In order to increase business efficiency and speed up the decision-making process, we are employing an executive officer system in which we divide management functions between the Board of Directors, which is responsible for decision-making and supervision functions, and executive officers, who are responsible for the execution of business affairs. We also have a system in place by means of which the decision-making process of our Board of Directors and the execution of business affairs by our executive officers are subject to multifaceted monitoring and restraints from external executive officers, a Board of Company Auditors (including external auditors), an Internal Audit Department, and accounting auditor in order to ensure the legality and appropriateness of our business procedures.

Framework of Corporate Governance System

Framework of Corporate Governance System
  • Board of Directors  The Board of Directors meets at least once a month in order to decide on important matters and supervise the status of execution of business affairs.
  • Management Meeting  Made up of directors and executive officers nominated by the President. Meets weekly to deliberate on important matters, including those to be discussed by the Board of Directors.
  • Board of Company Auditors  Convened at least six times a year. The auditors attend Board Meetings and other important meetings, and offer opinions as necessary. The Board conducts accounting auditing and business auditing activities in cooperation with the accounting auditors, the Internal Audit Department, and the Internal Controls Departments. In June 2012, a supplementary external auditor was appointed in order to fill potential future vacancies in the Board.
  • Risk Management Committee  Convened once in a quarter in principle, and from time to time where appropriate. Chaired by the Executive Officer approved by the Board of Directors in charge of Risk Management, and composed of the Management Meeting members and other persons designated by the Chairperson as members, and the Management Planning Office to serve as the secretariat. Monitors important risks, and formulates a plan for controlling such risks to submit the plan as an agenda item for the Management Meeting. In addition, monitors risks reported by each Risk Management Subcommittee, Risk Management Division, and where appropriate, makes suggestions for improvements and reports their results to the Management Meeting.

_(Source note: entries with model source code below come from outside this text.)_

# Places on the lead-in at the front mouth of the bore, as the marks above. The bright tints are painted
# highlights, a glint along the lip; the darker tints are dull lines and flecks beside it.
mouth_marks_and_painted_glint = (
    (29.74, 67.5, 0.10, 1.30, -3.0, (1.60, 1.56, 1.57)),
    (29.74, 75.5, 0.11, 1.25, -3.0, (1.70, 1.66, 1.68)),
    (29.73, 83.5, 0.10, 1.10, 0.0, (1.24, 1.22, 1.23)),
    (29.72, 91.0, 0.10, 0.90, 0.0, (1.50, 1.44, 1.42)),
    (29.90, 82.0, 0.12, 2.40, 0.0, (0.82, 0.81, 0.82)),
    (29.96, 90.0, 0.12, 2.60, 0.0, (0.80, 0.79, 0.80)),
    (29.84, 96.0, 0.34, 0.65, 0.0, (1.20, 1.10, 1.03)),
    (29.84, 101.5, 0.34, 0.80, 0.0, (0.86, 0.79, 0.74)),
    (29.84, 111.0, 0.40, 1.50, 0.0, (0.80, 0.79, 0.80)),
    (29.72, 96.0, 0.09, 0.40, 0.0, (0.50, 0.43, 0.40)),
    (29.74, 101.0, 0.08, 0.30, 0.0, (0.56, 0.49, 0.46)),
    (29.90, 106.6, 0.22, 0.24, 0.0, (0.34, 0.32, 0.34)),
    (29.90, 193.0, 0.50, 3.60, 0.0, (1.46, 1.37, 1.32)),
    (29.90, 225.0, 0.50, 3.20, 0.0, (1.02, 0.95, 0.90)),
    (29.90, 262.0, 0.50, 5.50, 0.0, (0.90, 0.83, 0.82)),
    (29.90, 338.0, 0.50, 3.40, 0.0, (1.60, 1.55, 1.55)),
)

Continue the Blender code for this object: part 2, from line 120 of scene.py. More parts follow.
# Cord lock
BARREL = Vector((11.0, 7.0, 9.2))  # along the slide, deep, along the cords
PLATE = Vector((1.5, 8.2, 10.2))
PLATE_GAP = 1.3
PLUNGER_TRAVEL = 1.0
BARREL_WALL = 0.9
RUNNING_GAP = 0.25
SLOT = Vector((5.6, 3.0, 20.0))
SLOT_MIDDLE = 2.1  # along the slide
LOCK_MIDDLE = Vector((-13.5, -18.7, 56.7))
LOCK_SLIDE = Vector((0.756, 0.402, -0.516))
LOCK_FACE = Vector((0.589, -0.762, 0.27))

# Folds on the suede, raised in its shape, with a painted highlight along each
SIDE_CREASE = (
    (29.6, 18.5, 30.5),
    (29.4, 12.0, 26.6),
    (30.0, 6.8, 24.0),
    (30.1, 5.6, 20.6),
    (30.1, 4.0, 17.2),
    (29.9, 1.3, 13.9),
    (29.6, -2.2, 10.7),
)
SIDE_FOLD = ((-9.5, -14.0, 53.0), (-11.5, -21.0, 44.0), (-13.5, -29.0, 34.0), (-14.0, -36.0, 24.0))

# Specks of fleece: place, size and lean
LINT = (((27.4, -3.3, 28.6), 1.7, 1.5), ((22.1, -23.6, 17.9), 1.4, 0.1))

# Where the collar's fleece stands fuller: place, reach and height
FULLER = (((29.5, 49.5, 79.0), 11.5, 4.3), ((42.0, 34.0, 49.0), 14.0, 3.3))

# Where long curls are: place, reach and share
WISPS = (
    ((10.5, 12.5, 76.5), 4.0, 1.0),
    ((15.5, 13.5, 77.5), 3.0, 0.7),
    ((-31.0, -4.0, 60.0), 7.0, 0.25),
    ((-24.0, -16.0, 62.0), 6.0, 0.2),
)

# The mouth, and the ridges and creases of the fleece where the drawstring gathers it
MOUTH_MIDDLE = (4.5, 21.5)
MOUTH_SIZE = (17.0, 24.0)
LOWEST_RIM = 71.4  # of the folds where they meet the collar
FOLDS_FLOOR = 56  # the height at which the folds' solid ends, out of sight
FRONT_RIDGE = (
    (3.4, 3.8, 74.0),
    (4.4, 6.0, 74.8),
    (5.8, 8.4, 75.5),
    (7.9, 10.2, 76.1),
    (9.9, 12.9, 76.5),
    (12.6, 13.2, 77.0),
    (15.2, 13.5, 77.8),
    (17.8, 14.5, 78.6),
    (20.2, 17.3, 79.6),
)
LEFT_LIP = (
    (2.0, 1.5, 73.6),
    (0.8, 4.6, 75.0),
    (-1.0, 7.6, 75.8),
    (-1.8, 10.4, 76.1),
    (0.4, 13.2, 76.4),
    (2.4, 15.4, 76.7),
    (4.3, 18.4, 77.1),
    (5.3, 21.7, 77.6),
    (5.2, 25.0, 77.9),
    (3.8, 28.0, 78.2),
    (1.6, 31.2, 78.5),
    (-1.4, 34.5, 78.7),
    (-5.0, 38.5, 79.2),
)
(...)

  • Financial Internal Controls Committee  With the president acting as Chairperson, this committee deliberates and makes decisions on important matters in the area of internal controls related to financial reporting, and plays a central role in company-wide regulation.

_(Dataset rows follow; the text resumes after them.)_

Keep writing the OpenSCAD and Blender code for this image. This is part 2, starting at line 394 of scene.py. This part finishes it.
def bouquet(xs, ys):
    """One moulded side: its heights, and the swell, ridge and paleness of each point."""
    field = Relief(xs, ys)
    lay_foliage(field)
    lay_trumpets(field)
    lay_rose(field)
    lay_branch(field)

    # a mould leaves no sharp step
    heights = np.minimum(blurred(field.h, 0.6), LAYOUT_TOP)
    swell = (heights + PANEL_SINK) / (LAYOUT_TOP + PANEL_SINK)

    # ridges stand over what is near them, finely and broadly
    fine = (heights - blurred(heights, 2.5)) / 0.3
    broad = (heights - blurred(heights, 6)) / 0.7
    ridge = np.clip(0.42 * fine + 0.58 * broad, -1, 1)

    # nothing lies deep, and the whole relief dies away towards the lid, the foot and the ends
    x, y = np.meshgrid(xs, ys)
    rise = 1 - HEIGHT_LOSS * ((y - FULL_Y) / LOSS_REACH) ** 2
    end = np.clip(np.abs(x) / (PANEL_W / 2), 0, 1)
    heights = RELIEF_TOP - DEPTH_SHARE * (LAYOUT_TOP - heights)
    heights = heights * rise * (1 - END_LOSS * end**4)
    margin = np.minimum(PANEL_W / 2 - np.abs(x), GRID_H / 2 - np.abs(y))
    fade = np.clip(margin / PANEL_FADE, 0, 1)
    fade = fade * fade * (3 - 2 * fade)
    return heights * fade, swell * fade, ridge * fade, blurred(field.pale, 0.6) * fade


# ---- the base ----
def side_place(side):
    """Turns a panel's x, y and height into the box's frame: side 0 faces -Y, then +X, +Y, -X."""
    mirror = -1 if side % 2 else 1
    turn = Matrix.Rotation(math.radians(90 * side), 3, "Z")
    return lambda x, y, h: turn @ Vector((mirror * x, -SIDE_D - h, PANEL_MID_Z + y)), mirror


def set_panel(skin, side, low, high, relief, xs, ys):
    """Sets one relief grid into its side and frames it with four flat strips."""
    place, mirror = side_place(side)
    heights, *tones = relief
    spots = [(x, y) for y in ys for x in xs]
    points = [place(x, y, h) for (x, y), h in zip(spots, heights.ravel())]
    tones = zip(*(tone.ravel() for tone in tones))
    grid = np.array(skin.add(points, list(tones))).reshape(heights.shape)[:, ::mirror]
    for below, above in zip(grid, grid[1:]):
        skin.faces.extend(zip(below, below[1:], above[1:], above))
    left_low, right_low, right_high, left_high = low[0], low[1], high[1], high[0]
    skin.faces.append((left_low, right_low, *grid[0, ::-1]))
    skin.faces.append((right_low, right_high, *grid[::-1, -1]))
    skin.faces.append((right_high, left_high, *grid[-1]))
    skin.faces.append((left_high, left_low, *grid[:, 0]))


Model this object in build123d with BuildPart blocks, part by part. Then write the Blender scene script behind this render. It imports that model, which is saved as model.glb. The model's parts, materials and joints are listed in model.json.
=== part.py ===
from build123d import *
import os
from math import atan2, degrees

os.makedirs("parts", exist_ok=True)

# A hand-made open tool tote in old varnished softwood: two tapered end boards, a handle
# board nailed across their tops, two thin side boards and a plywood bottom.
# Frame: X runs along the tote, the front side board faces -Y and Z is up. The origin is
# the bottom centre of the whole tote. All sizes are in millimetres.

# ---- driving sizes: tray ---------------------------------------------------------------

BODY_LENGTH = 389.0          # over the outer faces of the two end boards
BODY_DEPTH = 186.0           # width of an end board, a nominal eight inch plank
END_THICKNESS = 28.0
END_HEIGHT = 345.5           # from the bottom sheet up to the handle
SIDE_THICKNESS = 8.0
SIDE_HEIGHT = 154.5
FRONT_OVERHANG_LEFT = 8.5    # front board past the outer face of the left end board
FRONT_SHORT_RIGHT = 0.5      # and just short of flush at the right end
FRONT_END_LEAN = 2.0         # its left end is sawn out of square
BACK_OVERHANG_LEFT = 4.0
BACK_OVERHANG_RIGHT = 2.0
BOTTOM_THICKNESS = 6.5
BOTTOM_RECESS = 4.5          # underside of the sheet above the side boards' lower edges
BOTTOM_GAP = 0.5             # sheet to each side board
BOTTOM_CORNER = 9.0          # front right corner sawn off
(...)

  • Corporate Ethics Committee  With the President as Chairperson, via this committee executive officers nominated by the President to be responsible for corporate ethics oversee all matters related to corporate ethics. The Committee is made up of executive officers, heads of divisions and the Presidents of branches and branch offices, and the CSR Promotion Division functions as the Secretariat. The committee deliberates on action plans and other measures to achieve further penetration and stricter observance of the company's Code of Conduct and Action Guidelines at two regularly scheduled meetings per year.
  • Internal Audit Department  This section conducts internal audits of the operations of each of the company's business divisions, based on the Auditing Plan for that fiscal year. It verifies the appropriateness, efficiency, etc. of the internal management system. As necessary, the Internal Auditing Section exchanges opinions with or makes proposals concerning the improvement or correction of a problem to the Internal Controls Departments of the Administration Division and other divisions. The Section reports the results of its audits to the President, responsible executive officers and auditors.
  • Executive Officers  Appointed by the Board of Directors, the executive officers are responsible for and possess authority in relation to the execution of the affairs that fall under their purview.